Unfortunately for them, average is the enemy of excellence.
Promise of Blood, the first book in the Powder Mage trilogy, hits the sweet spot in between.
It’s a long book that is epic in scope, with lots of characters living in a big, made up world. This author manages to keep the details interesting without ruining the adventure with unnecessary fluff.
It did take a hundred pages or so to really feel fluent with the characters. It helped that I stopped reading Promise of Blood to read the prequel novellas, which I recommend to anyone who reads Promise of Blood. They give the back stories for all the main characters , and introduce you to some minor characters as well. For me, they turned the characters of the story in to people I cared to read about.

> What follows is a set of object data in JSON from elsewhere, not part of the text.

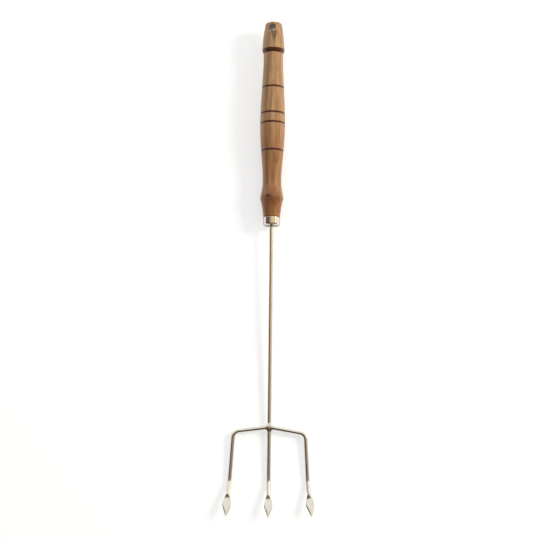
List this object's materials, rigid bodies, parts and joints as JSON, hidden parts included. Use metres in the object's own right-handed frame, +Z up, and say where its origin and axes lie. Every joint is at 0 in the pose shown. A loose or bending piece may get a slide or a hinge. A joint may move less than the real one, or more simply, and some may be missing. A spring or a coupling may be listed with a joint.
{
  "type": "toasting fork",
  "caption": "Long-handled toasting fork: turned wooden handle with burnt rings and a hanging hole, plated ferrule, and a steel rod with brazed side prongs ending in spear points.",
  "frame": {"origin": "centre of the fork's footprint on the surface that it lies on", "axes": "+Y along the fork from the prongs to the handle, +X to the right with the tips pointing down the page, +Z up"},
  "size_m": [0.0904, 0.5086, 0.0289],
  "materials": {
    "varnished_wood": "satin varnish over fine straight grain, with burnt rings",
    "plated_ferrule": "bright plate, a little dulled",
    "plated_steel": "bright plate on drawn rod",
    "plated_braze": "braze metal under the same bright plate"
  },
  "bodies": {
    "root": {"handle": "varnished_wood", "ferrule": "plated_ferrule", "shaft": "plated_steel", "left_prong": "plated_steel", "right_prong": "plated_steel", "braze_joint": "plated_braze"}
  },
  "joints": []
}
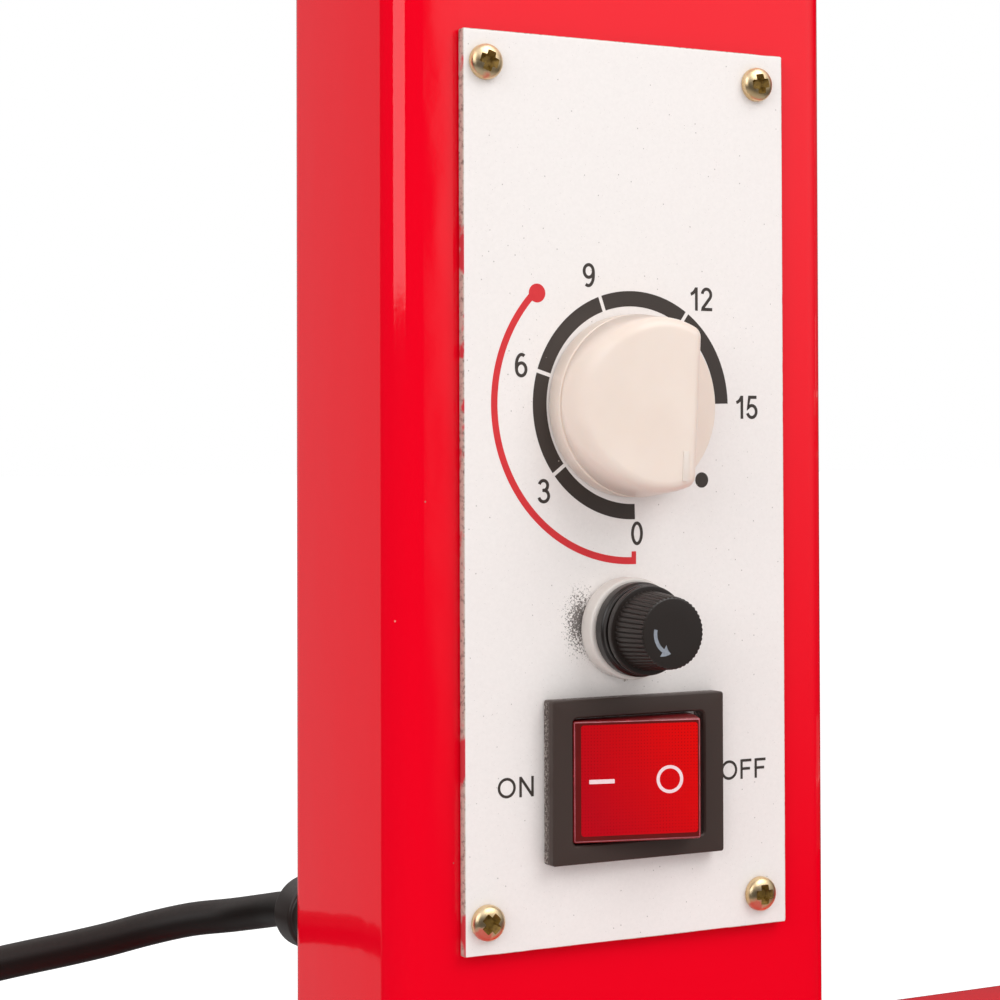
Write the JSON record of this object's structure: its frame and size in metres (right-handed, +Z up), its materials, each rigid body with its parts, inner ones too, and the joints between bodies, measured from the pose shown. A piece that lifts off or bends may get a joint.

The story is awesome. A world with multiple unique magic systems, set in a civilization just breaking into the industrial age. Think the civil war combined with Sanderson-esc magic. Black powder muskets and bayonets, God’s and armies, kings and revolutions.
As great as the story is, the people are even better. For a while it’s hard to be sure who are the good guys and who are the bad guys…often it’s hard to tell the difference. All these characters are flawed–and that makes them perfect.
That’s the sweet spot. Nothing average here.
Happy Reading!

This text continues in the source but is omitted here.